Even in the background, the Machine pretty boys, hacks, and Wizards of Oz have been slewing around crazily trying to find solid ground to stamp their foot down on. Lt. Governor Pat Quinn, shortly to be Governor himself, once said that there should be a special election, at the soon-upcoming and convenient date of the spring primary elections here in Illinois.

He quickly departed that island for the next, as has so many of his cohorts, and then Madigan was trotted out with her Draconian plan.

Of course the Dems don't want an election- they're manuevering themselves into a position to lose the dang thing, despite the staggering incompetence of their Republian Party opposition.

Especially with a new storm cloud seeming to be brewing over the other Big Star from the Machine, Rahm Emanuel, laying things out in public are counter-productive for the Daleys and their operatives, from Obama through Madigan and down to the last ward committeeman on the city's northwest side.

Many other commentators have already visited how the AG plan is mostly intended to insulate the state's Democrats from the embarrassment of impeaching, convicting, and removing the governor they just rammed down our throats- twice. Furthermore, Madigan's father, the Speaker of the Illinois House, Michael Madigan, would have to be the one putting together the impeachment, shining way too many lights upon himself, his daughter, the Democratic Party, and the Machine that runs the whole thing.

A week ago, Your Correspondent was fairly sure Madigan planned to use the governorship to launch her presidential aspirations. That comes in part from our conviction that Americans much prefer to elect governors, actual chief executives, to the White House, and not gasbags from the US Senate. Perhaps this past election has undone that paradigm, what with a gaggle of gasbags clogging up the presidential field, with only two governors, Bill Richardson of New Mexico and Sarah Palin of Alaska, figuring in at all.

Therefore, it now seems possible that Attorney General Madigan feels her future is best served by vaulting into the Senate and leaving the governorship in the hands of Pat Quinn, where it's about to easily fall anyway. That way, she can avoid the trap of actually doing anything of consequence, as her predecessor Obama craftily did on his way to the Big House. Sorry, White House.

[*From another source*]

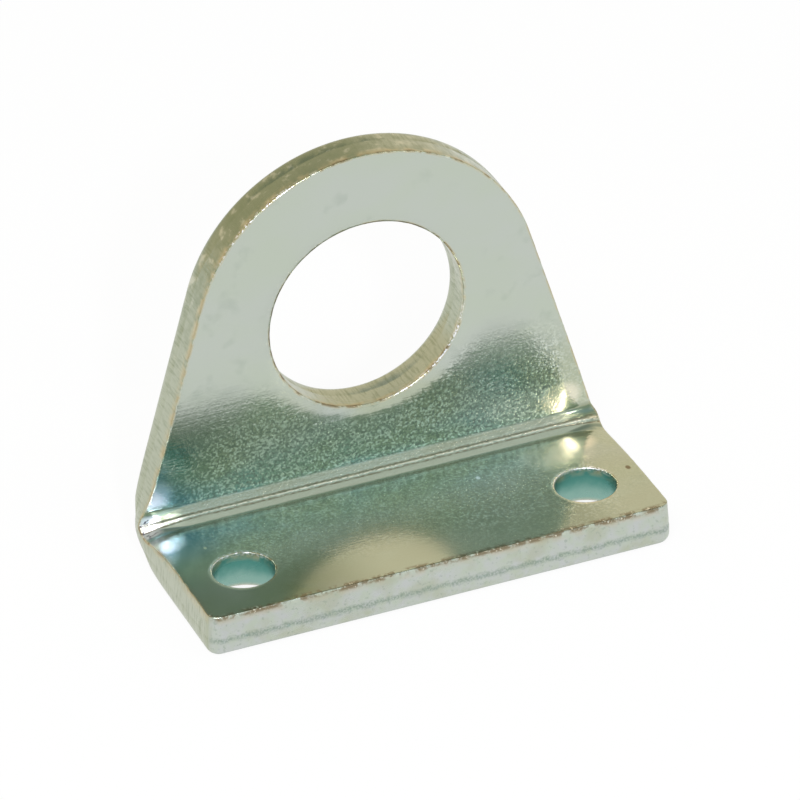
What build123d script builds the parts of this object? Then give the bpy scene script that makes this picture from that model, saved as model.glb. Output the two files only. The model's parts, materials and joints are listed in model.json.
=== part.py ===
from build123d import *
import os
from math import acos, atan2, cos, sin, sqrt

# Cylinder foot mount: one blank punched from thick steel strip, folded once to a right angle.
# The foot lies flat and takes two screws. The upright carries a bore for the nose of a small
# cylinder, which a nut holds against it.
# Frame: origin midway between the two foot holes on the mounting face, X along the row of
# holes, Y from the foot's free edge to the upright, Z up. Lengths are in millimetres.

# Sheet and fold
SHEET = 5.0               # thickness of the strip
FOLD_INNER_R = 1.6        # radius pressed into the inside of the fold
FOLD_OUTER_R = FOLD_INNER_R + SHEET

# Foot
FOOT_WIDTH = 54.0         # across the foot and the fold
FOOT_HALF = FOOT_WIDTH / 2
FREE_EDGE = 7.7           # from the hole centres to the foot's free edge
CORNER_R = 1.5            # free corners in plan
SCREW_SPACING = 40.0      # between the two foot holes
SCREW_HOLE_D = 6.8        # clearance for an M6 screw

# Upright
FRONT_FACE = 12.1         # from the hole centres to the face the nut bears on
BACK_FACE = FRONT_FACE + SHEET
AXIS_HEIGHT = 25.0        # bore axis above the mounting face
HEAD_R = 20.0             # round head, concentric with the bore
NOSE_THREAD_D = 22.0      # thread of the cylinder's nose
NOSE_CLEARANCE = 0.6      # by which the bore is larger than the thread
BORE_D = NOSE_THREAD_D + NOSE_CLEARANCE
FLANK_START = 4.3         # height at which the sides begin to lean in
FLANK_BLEND_R = 3.0       # rounds the change from the parallel side to the leaning one

# Marks of the punch: the outer side of the sheet is drawn over the die, the inner one breaks out
ROLL_R = 1.15             # rolled edge round the outline, on the underside and the back
BORE_ROLL_R = 1.1         # rolled edge round the bore, on the back
SCREW_ROLL_R = 1.8        # deeper rolled edge round the foot holes, on the underside
BREAK_DEPTH = 2.9         # part of the thickness that broke instead of being cut
BREAK_SLOPE = 0.2         # how far the broken part of the outline runs in

# Marks of the fold at its two ends: the squeezed inside swells, the stretched outside draws in
SWELL_R = 6.0             # roundness of the swelling
SWELL_HEIGHT = 0.3        # how far it stands out of the side
SWELL_BELOW = 0.6         # from the inside of the fold to the middle of the swelling
DRAW_R = 20.0             # roundness of the hollow in the outer curve
DRAW_DEPTH = 1.3          # how deep it lies below the side
DRAW_BEYOND = 2.0         # from the outside of the fold out to the middle of the hollow

# Derived positions
TURN_Y = FRONT_FACE - FOLD_INNER_R        # centre line of the fold's two curves
TURN_Z = SHEET + FOLD_INNER_R
HEAD_TOP = AXIS_HEIGHT + HEAD_R
MIDWAY = sqrt(0.5)                        # both shares of a radius at half of a quarter turn
FLANK_RISE = AXIS_HEIGHT - FLANK_START
# Bearing of the point where a flank runs into the round head, seen from the bore axis
FLANK_BEARING = atan2(-FLANK_RISE, FOOT_HALF) + acos(HEAD_R / sqrt(FOOT_HALF**2 + FLANK_RISE**2))

# Construction only
REACH = 80.0              # longer than any part of the piece
TOUCH = 0.05              # closeness at which an edge counts as lying on a face


def fold_section():
    """Side view of the folded sheet: foot, quarter turn and upright."""
    with BuildSketch(Plane.YZ) as section:
        with BuildLine():
            Line((-FREE_EDGE, 0), (TURN_Y, 0))
            ThreePointArc(
                (TURN_Y, 0),
                (TURN_Y + FOLD_OUTER_R * MIDWAY, TURN_Z - FOLD_OUTER_R * MIDWAY),
                (BACK_FACE, TURN_Z),
            )
            Polyline((BACK_FACE, TURN_Z), (BACK_FACE, HEAD_TOP), (FRONT_FACE, HEAD_TOP),
                     (FRONT_FACE, TURN_Z))
            ThreePointArc(
                (FRONT_FACE, TURN_Z),
                (TURN_Y + FOLD_INNER_R * MIDWAY, TURN_Z - FOLD_INNER_R * MIDWAY),
                (TURN_Y, SHEET),
            )
            Polyline((TURN_Y, SHEET), (-FREE_EDGE, SHEET), (-FREE_EDGE, 0))
        make_face()
    return section.sketch


def front_outline():
    """Front view: parallel sides at the fold, leaning flanks tangent to the round head."""
    tangent_x = HEAD_R * cos(FLANK_BEARING)
    tangent_z = AXIS_HEIGHT + HEAD_R * sin(FLANK_BEARING)
    with BuildSketch(Plane.XZ) as outline:
        with BuildLine():
            Polyline((-tangent_x, tangent_z), (-FOOT_HALF, FLANK_START), (-FOOT_HALF, 0),
                     (FOOT_HALF, 0), (FOOT_HALF, FLANK_START), (tangent_x, tangent_z))
            ThreePointArc((tangent_x, tangent_z), (0, HEAD_TOP), (-tangent_x, tangent_z))
        make_face()
        fillet(outline.vertices().filter_by_position(
            Axis.Y, FLANK_START - TOUCH, FLANK_START + TOUCH), FLANK_BLEND_R)
    return outline.sketch


def depth_in_sheet(point):
    """How far a point lies below the underside, the outer curve or the back."""
    across, up = point.Y - TURN_Y, point.Z - TURN_Z
    if across <= 0:
        return point.Z
    if up >= 0:
        return BACK_FACE - point.Y
    return FOLD_OUTER_R - sqrt(across**2 + up**2)


def outline_edges(shape, depth):
    """Edges of the cut outline at one depth, without the seams where the skin starts to curve."""
    found = []
    for edge in shape.edges():
        on_skin = all(abs(depth_in_sheet(edge @ share) - depth) < TOUCH for share in (0, 0.5, 1))
        middle = edge.center()
        seam = min(abs(middle.Y - TURN_Y), abs(middle.Z - TURN_Z)) < TOUCH
        if on_skin and not seam:
            found.append(edge)
    return found


def folded_blank():
    """The folded sheet, rolled round its outline on the outside and broken on the inside."""
    blank = extrude(fold_section(), FOOT_HALF, both=True)
    blank &= extrude(front_outline(), REACH, both=True)
    free_corners = blank.edges().filter_by(Axis.Z).filter_by_position(
        Axis.Y, -FREE_EDGE - TOUCH, -FREE_EDGE + TOUCH)
    blank = fillet(free_corners, CORNER_R)
    blank = fillet(outline_edges(blank, 0), ROLL_R)
    top_face = blank.faces().filter_by(Axis.Z).sort_by(Axis.Z)[-1]
    free_edge = [
        edge for edge in outline_edges(blank, SHEET)
        if abs(edge.center().Y + FREE_EDGE) < TOUCH
    ]
    return chamfer(free_edge, BREAK_SLOPE, BREAK_DEPTH, reference=top_face)


def fold_end_marks(blank):
    """Swell the inside of the fold at both ends and draw the outside in."""
    # The swelling sits over the change of direction, so it stands out of both sides alike
    lean = FLANK_BEARING / 2
    sunk = SWELL_R - SWELL_HEIGHT
    swell_from_axis = FOLD_INNER_R + SWELL_BELOW
    draw_from_axis = FOLD_OUTER_R + DRAW_BEYOND
    section = extrude(fold_section(), REACH, both=True)
    for side in (-1, 1):
        swelling = Pos(
            side * (FOOT_HALF - sunk * cos(lean)),
            TURN_Y + swell_from_axis * MIDWAY,
            TURN_Z - swell_from_axis * MIDWAY - sunk * sin(lean),
        ) * Sphere(SWELL_R)
        hollow = Pos(
            side * (FOOT_HALF + DRAW_R - DRAW_DEPTH),
            TURN_Y + draw_from_axis * MIDWAY,
            TURN_Z - draw_from_axis * MIDWAY,
        ) * Sphere(DRAW_R)
        blank = blank - hollow + (section & swelling)
    return blank


def punched_hole(radius, roll):
    """Cutter for a hole: rolled mouth at z = 0, then a straight wall up to the inner side."""
    with BuildSketch(Plane.XZ) as half:
        with BuildLine():
            ThreePointArc(
                (radius + roll, 0),
                (radius + roll * (1 - MIDWAY), roll * (1 - MIDWAY)),
                (radius, roll),
            )
            Polyline((radius, roll), (radius, SHEET), (0, SHEET), (0, 0), (radius + roll, 0))
        make_face()
    return revolve(half.sketch, Axis.Z)


def foot_bracket():
    """The finished bracket."""
    bracket = fold_end_marks(folded_blank())
    screw_hole = punched_hole(SCREW_HOLE_D / 2, SCREW_ROLL_R)
    for side in (-1, 1):
        bracket -= Pos(side * SCREW_SPACING / 2, 0, 0) * screw_hole
    bore = punched_hole(BORE_D / 2, BORE_ROLL_R)
    bracket -= Pos(0, BACK_FACE, AXIS_HEIGHT) * Rot(90, 0, 0) * bore
    return bracket


os.makedirs("parts", exist_ok=True)
export_step(foot_bracket(), "parts/foot_bracket.step")
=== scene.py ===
"""Foot mount of a small cylinder: punched from thick steel strip, folded once, zinc plated."""

import json
import logging
import math
from collections.abc import Callable
from dataclasses import dataclass
from enum import Enum

import bmesh
import bpy
import numpy as np
from mathutils import Matrix, Vector, noise

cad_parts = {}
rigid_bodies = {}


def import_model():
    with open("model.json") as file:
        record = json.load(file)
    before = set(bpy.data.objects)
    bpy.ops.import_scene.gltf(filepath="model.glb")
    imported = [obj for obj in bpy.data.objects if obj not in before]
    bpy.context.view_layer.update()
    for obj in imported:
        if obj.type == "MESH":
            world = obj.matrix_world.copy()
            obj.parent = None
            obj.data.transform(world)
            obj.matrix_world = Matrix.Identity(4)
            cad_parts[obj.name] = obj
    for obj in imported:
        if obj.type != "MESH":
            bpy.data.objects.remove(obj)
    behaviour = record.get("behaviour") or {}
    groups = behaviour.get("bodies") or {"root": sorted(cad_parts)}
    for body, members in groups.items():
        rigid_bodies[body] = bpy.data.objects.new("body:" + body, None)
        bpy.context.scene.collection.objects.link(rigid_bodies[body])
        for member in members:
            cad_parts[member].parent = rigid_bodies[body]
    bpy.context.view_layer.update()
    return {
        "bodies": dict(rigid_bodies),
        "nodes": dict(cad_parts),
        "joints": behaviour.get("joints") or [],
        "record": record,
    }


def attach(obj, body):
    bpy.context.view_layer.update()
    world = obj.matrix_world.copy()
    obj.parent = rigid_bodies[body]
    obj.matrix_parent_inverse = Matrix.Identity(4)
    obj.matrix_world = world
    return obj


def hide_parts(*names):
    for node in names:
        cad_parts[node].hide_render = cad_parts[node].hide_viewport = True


MM = 0.001
NEAR = 0.001
LOG = logging.getLogger("foot_mount")


class Axis(Enum):
    """The three axes of the row frame."""

    X = 0
    Y = 1
    Z = 2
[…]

It's hard not to point out the franticness with which the Democrats at all levels are insisting that this senatorial appointment must happen at once! at once!; that Illinois' citizens are being denuded of their rightful representation by the vacancy of the junior Senate seat on Capitol Hill.

For goodness' sake, folks, Barack Obama never did a thing with the seat anyway, and racked up one of the worst attendance (and work-) records in modern Senate history. He wasn't there, so someone not being there now's no big deal.

Excepting, of course, that with the US Senate close to being filibuster-proof upon the balance having swung so close to a Dem supermajority, they fear losing total control of all branches of the Federal government and so, risking the total power to rule that their Obama needs.